INPUT ROWS –
------------

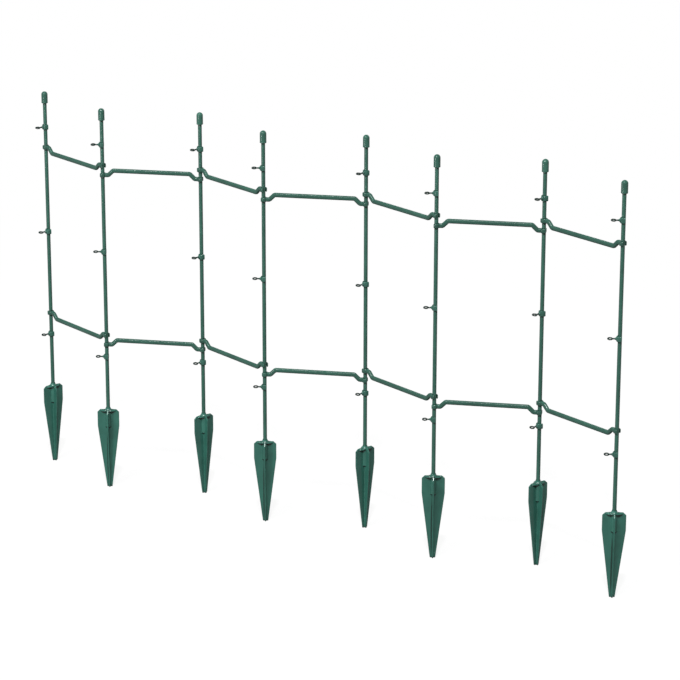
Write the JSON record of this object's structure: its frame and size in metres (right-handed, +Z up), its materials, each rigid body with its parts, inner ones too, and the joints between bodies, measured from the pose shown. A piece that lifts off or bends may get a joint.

------------

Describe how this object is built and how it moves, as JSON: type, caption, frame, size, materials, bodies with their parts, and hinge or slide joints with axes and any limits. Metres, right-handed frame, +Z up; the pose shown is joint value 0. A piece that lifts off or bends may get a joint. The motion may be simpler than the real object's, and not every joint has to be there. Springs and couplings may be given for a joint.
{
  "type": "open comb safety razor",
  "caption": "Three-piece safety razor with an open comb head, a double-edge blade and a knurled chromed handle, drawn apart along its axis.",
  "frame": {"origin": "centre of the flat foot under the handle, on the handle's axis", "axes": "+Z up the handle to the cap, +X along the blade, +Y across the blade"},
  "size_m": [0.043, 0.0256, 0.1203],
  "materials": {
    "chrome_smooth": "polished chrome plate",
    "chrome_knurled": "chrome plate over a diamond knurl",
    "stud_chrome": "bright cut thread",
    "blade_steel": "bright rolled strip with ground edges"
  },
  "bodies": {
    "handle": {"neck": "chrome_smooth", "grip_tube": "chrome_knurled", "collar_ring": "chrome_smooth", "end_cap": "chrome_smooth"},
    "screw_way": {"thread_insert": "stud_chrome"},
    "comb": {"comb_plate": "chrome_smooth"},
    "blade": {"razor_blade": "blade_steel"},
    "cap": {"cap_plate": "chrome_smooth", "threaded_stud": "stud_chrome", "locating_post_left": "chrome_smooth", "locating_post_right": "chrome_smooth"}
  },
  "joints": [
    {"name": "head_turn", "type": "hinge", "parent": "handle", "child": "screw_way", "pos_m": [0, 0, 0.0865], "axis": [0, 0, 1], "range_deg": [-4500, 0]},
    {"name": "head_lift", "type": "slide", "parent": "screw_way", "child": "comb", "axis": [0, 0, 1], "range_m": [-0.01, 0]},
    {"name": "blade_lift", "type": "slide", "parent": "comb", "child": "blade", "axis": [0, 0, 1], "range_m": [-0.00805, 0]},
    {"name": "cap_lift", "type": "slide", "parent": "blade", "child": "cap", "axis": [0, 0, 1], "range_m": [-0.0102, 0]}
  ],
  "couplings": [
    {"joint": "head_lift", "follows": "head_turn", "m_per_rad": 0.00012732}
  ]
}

------------

CHALLENGE – Only a number is wanted: how many lines of the data above contain "hinge"?

WRITTEN REPLY – 2